Curiously, though, the crazed infliction of pig-ugly, wildlife-wrecking, landscape-lacerating windmills on the British people is not reducing our electricity-driven CO2 emissions.
More and more windmills and solar panels are industrializing and destroying our formerly green and pleasant land. Yet the fraction of the nation’s electrical power contributed by unreliables stubbornly remains at just below 25%. Douglas Pollock wondered why.
He consulted widely among the ranking experts on grid management, but no one had any idea why grids such as Germany and the UK, whose installed unreliables capacity is so much greater than 25% of total generation, are incapable of getting their mean annual contribution from wind power, in particular, above 25%. True, on some days wind can generate about two-thirds of Britain’s electricity. But on average – a la larga, as they say in the casinos of Puerto Rico – the contribution of wind and solar is stuck at 25% of total grid generation.
So Douglas scratched his head and thought about it. After a good deal of research and a lot more thinking, he discovered what was wrong. It was a subtle but devastating error that none of the whinnying enviro-zomb advocates of unreliables had noticed.
Douglas’ argument is a beautifully simple and simply beautiful instance of the logical application of mathematical principles to derive a crucially-important but unexpected and hitherto wholly overlooked result. Read it slowly and carefully. Admire its elegant and irrefutable simplicity.
Let H be the mean hourly demand met by a given electricity grid, in MWh/h. Let R be the average fraction of nameplate capacity actually generated by renewables – their mean capacity factor. Then the minimum installed nameplate capacity C of renewables that would be required to meet the hourly demand H is equal to H/ R.
It follows that the minimum installed nameplate capacity N < C of renewables required to generate the fraction f of total grid generation actually contributed by renewables – the renewables fraction – is equal to f C, which is also f H / R ex-ante.

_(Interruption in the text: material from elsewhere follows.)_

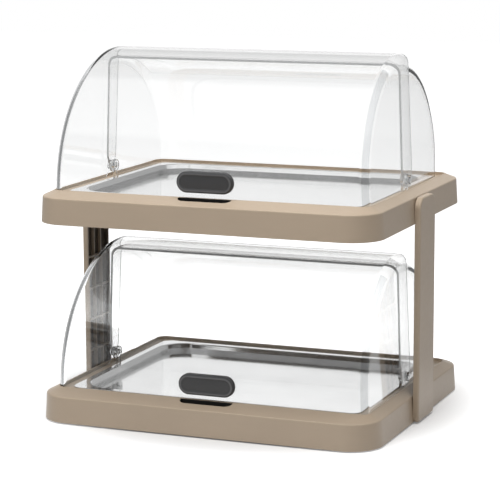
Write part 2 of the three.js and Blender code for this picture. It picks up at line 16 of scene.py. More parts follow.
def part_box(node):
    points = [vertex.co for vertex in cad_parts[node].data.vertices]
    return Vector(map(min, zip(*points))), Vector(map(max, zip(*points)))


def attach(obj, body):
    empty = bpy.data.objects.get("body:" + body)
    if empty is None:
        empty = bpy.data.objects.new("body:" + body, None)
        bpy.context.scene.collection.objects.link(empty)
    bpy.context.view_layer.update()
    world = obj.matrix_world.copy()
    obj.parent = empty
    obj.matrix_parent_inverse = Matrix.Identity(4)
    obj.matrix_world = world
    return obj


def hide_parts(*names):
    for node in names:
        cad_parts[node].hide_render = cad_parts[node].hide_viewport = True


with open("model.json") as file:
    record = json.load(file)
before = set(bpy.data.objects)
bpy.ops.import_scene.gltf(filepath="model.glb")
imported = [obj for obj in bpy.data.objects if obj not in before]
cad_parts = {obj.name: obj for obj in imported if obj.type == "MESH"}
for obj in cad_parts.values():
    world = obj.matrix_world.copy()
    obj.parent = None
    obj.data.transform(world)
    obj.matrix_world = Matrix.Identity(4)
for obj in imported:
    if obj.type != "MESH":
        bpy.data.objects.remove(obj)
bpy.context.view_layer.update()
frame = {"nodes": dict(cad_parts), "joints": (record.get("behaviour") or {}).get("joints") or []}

Now here comes the magic. The renewables fraction f, of course, reaches its maximum fmax where hourly demand H is equal to N. In that event, N is equal to H ex hypothesi and also to fmax H/ R ex-ante, whereupon H is equal to fmax H/ R.
Since dividing both sides by H shows fmax / R is equal to 1, fmax is necessarily equal to R.
And that’s it. In plain English, the maximum possible fraction of total grid generation contributable by unreliables turns out to be equal to the average fraction of the nameplate capacity of those reliables that is realistically achievable under real-world conditions.
For onshore wind, that capacity factor R is a depressingly low 25%. For offshore wind, one might get 30%. The reason is that a lot of the time the wind is not blowing at all, and some of the time the wind is blowing too much to allow safe rotation of the turbines.
What Douglas Pollock’s brilliant and, at first blush, unexpected result means is that the miserably low capacity factor R is in fact also the fundamental limit fmax on the contribution that unreliable can make to the grid without prohibitively expensive and logistically unachievable large-scale static-battery backup.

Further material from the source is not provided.